- Directed by: Arvin Brown
- Written by: I.C. Rapoport Robert L. Fish Ruth Rendell (novel One Across, Two Down)
- Produced by: Charles B. Moss Jr.
- Starring: Geraldine Fitzgerald Hector Elizondo Salome Jens Joseph Maher Austin Pendleton Kate Wilkinson
- Cinematography: Robert M. Baldwin, Jr.
- Edited by: Murray Solomon
- Music by: Jacques Urbont
- Distributed by: B.S. Moss Enterprises
- Release date: 1976;
- Running time: 93 min
- Language: English

= Diary of the Dead (1976 film) =

1976 film by Arvin Brown

Diary of the Dead is a 1976 neo-noir film directed by Arvin Brown, based on the 1971 novel One Across, Two Down by Ruth Rendell. It was produced by Charles B. Moss. Robert L. Fish, author of Mute Witness, the basis of Bullitt, contributed to the screenplay.

==Plot==
Stan (Hector Elizondo) and Vera (Salome Jens), a childless couple, live with Vera's wealthy mother, Maud Kennaway (Geraldine Fitzgerald), who has already suffered a stroke. Maud dislikes and is openly contemptuous of her infertile son-in-law.
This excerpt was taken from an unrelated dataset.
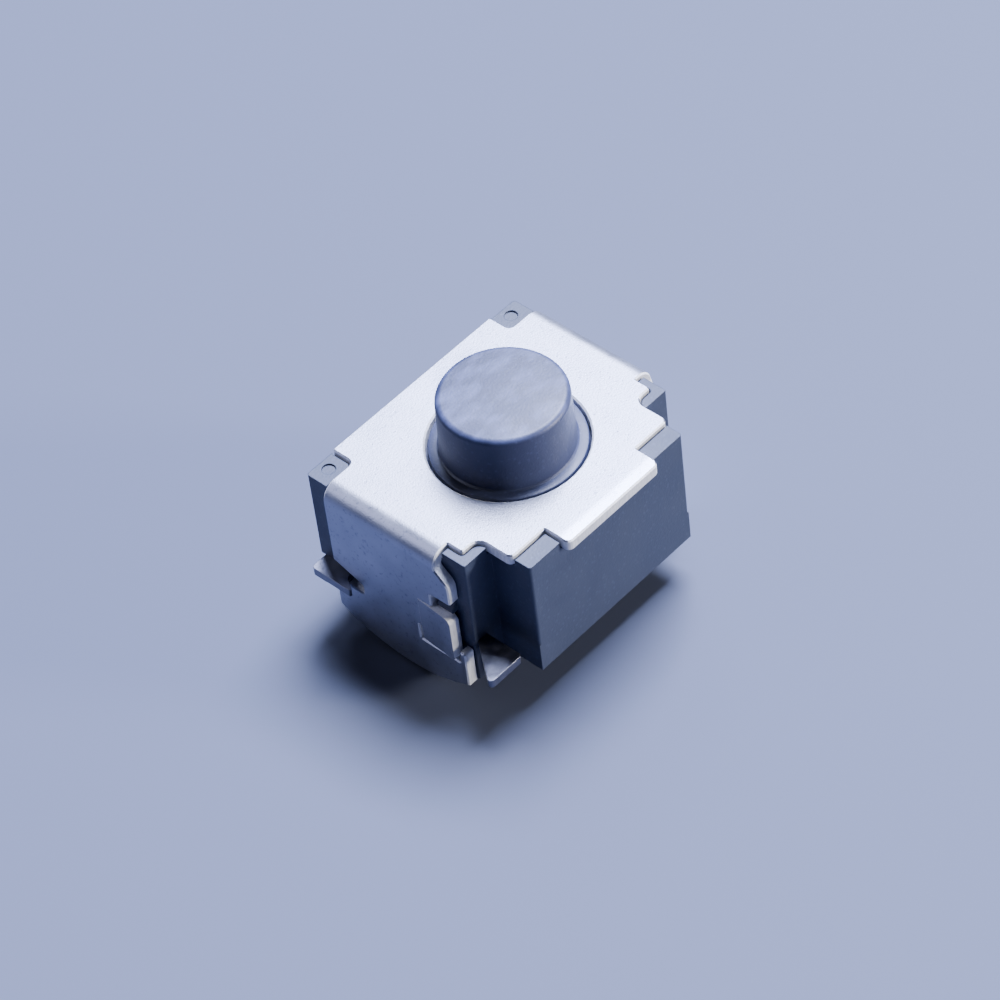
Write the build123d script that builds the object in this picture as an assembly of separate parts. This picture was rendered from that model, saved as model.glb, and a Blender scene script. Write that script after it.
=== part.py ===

Stan dumps Kennaway's nitroglycerine pills down the toilet and replace them with worthless sugar substitutes. Maud Kennaway's friend (and Vera's godmother), Ethel Dean (Kate Wilkinson), comes to visit, but Mrs. Patterson (Joyce Ebert)'s boarding house is not ready. Unable to find her own pills, Ethel Dean uses some of Maud's now worthless ones, and dies on Stan's couch following a cardiac incident. Stan tells the 911 operator that the deceased is Maud Kennaway, and Dr. Klein (Austin Pendleton) provides the necessary paperwork for her remains to be taken away for cremation. Maud wakes up, finds the body, and accuses him of murder. Stan manages to dodge all her blows with her cane, which causes her to stumble and cut her head on the radiator. He buries his mother-in-law in the backyard and plants the new tree he purchased some time earlier on top of her remains.

Stan goes to Mrs. Patterson's boarding house to collect Ethel's things. After Maud Kennaway's will is read, in which Vera's portion is to be held in trust for any natural-born children, an investigation is opened to find Ethel Dean, also a beneficiary of Maud's will.